> Stated goal:
Whenever a line below holds the word "joints", copy that line.
※
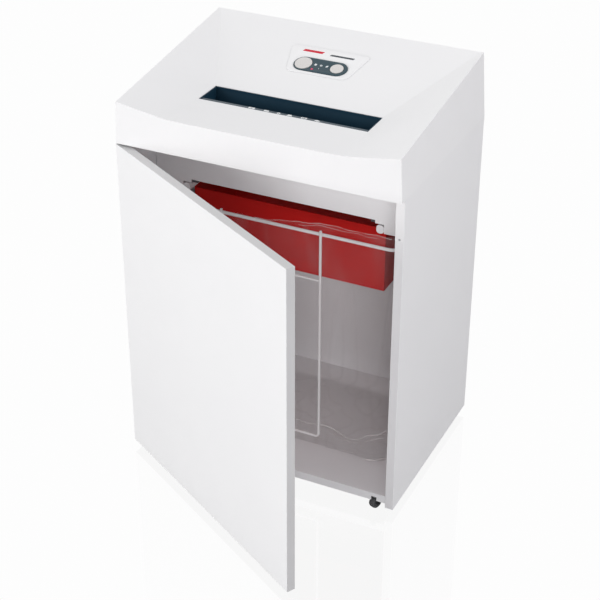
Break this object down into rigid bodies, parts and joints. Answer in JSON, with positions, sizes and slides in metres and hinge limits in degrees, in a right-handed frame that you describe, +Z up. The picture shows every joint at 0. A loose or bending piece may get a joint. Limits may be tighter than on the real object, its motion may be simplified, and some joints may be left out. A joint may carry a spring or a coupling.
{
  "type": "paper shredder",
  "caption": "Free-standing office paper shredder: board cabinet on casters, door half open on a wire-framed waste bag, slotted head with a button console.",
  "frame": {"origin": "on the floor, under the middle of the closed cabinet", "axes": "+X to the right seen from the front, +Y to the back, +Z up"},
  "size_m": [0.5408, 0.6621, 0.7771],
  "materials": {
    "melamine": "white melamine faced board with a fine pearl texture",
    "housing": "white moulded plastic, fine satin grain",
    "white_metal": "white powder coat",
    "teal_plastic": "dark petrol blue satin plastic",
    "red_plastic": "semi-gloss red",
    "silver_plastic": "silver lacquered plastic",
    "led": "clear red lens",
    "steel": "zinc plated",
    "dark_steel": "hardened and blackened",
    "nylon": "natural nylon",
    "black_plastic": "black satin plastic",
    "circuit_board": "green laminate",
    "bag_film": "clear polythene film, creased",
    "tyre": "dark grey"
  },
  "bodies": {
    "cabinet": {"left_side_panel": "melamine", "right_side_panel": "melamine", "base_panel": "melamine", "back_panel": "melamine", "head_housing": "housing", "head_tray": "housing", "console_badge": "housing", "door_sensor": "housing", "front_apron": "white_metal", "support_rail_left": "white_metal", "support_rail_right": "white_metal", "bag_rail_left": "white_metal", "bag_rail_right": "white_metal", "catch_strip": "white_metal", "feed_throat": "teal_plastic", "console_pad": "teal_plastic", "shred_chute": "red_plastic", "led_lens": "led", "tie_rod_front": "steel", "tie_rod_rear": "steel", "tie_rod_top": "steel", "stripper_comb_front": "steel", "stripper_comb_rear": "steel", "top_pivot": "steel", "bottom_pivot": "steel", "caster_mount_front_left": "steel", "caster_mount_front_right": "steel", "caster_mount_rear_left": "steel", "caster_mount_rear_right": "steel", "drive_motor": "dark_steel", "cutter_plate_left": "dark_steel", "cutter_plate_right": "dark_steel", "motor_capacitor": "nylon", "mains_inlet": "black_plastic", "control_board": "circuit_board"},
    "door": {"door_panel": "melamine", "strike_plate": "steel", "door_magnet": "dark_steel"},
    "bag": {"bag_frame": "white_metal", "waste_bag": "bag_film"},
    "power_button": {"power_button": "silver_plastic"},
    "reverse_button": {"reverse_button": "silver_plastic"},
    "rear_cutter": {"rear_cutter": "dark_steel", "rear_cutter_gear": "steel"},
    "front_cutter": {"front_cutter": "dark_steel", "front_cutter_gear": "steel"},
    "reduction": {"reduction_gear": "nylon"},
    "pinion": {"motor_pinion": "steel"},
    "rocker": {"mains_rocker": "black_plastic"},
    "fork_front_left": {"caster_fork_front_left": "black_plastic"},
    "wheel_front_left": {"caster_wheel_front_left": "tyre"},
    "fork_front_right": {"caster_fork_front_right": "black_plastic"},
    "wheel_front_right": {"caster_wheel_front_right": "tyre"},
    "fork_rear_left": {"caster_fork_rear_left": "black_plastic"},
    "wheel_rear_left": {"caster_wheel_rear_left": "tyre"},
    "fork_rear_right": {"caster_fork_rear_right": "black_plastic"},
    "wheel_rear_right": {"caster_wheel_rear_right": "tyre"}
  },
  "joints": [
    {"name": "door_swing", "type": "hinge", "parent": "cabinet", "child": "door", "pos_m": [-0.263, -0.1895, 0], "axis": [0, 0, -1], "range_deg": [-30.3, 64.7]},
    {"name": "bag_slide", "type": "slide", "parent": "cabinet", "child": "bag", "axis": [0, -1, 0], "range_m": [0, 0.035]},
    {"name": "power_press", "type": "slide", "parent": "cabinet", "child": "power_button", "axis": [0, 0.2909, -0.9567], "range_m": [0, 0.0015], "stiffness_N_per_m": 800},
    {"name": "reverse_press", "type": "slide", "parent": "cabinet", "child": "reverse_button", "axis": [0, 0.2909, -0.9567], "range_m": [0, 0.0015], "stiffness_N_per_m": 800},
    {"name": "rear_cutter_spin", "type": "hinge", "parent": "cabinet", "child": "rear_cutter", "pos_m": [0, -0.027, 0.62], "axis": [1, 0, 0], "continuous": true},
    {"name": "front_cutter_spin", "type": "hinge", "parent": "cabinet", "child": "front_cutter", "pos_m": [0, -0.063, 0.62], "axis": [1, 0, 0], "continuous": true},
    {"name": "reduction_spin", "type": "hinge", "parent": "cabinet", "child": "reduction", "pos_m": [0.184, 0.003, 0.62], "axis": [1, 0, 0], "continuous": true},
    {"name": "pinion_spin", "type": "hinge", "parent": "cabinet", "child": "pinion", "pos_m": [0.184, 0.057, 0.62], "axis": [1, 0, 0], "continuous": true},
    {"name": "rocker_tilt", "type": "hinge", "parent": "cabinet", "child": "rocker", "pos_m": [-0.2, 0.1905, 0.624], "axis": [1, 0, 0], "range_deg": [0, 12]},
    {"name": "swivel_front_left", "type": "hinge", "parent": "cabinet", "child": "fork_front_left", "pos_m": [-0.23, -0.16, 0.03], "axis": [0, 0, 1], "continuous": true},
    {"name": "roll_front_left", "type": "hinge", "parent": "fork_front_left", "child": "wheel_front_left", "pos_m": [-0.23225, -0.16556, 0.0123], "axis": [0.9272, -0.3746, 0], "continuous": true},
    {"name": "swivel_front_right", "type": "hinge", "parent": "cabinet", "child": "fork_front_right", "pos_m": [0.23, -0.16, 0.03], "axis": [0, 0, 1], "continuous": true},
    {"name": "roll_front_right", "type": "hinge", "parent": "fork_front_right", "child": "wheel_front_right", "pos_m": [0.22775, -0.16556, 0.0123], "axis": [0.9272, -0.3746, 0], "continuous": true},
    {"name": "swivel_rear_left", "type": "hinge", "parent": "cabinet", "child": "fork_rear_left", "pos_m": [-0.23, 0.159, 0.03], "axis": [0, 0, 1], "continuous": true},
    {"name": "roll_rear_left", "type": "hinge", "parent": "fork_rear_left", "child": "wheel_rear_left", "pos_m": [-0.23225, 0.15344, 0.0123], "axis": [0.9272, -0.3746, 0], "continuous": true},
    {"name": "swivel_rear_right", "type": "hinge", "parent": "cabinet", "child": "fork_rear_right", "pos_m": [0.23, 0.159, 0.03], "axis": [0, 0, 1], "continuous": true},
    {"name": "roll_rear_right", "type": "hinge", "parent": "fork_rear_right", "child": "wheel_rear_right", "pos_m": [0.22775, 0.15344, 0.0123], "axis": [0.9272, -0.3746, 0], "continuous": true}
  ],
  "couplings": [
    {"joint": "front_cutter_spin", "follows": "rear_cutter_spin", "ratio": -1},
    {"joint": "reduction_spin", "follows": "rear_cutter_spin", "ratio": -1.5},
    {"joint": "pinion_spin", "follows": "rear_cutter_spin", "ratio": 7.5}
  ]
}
※
> Full solution:
Break this object down into rigid bodies, parts and joints. Answer in JSON, with positions, sizes and slides in metres and hinge limits in degrees, in a right-handed frame that you describe, +Z up. The picture shows every joint at 0. A loose or bending piece may get a joint. Limits may be tighter than on the real object, its motion may be simplified, and some joints may be left out. A joint may carry a spring or a coupling.
  "joints": [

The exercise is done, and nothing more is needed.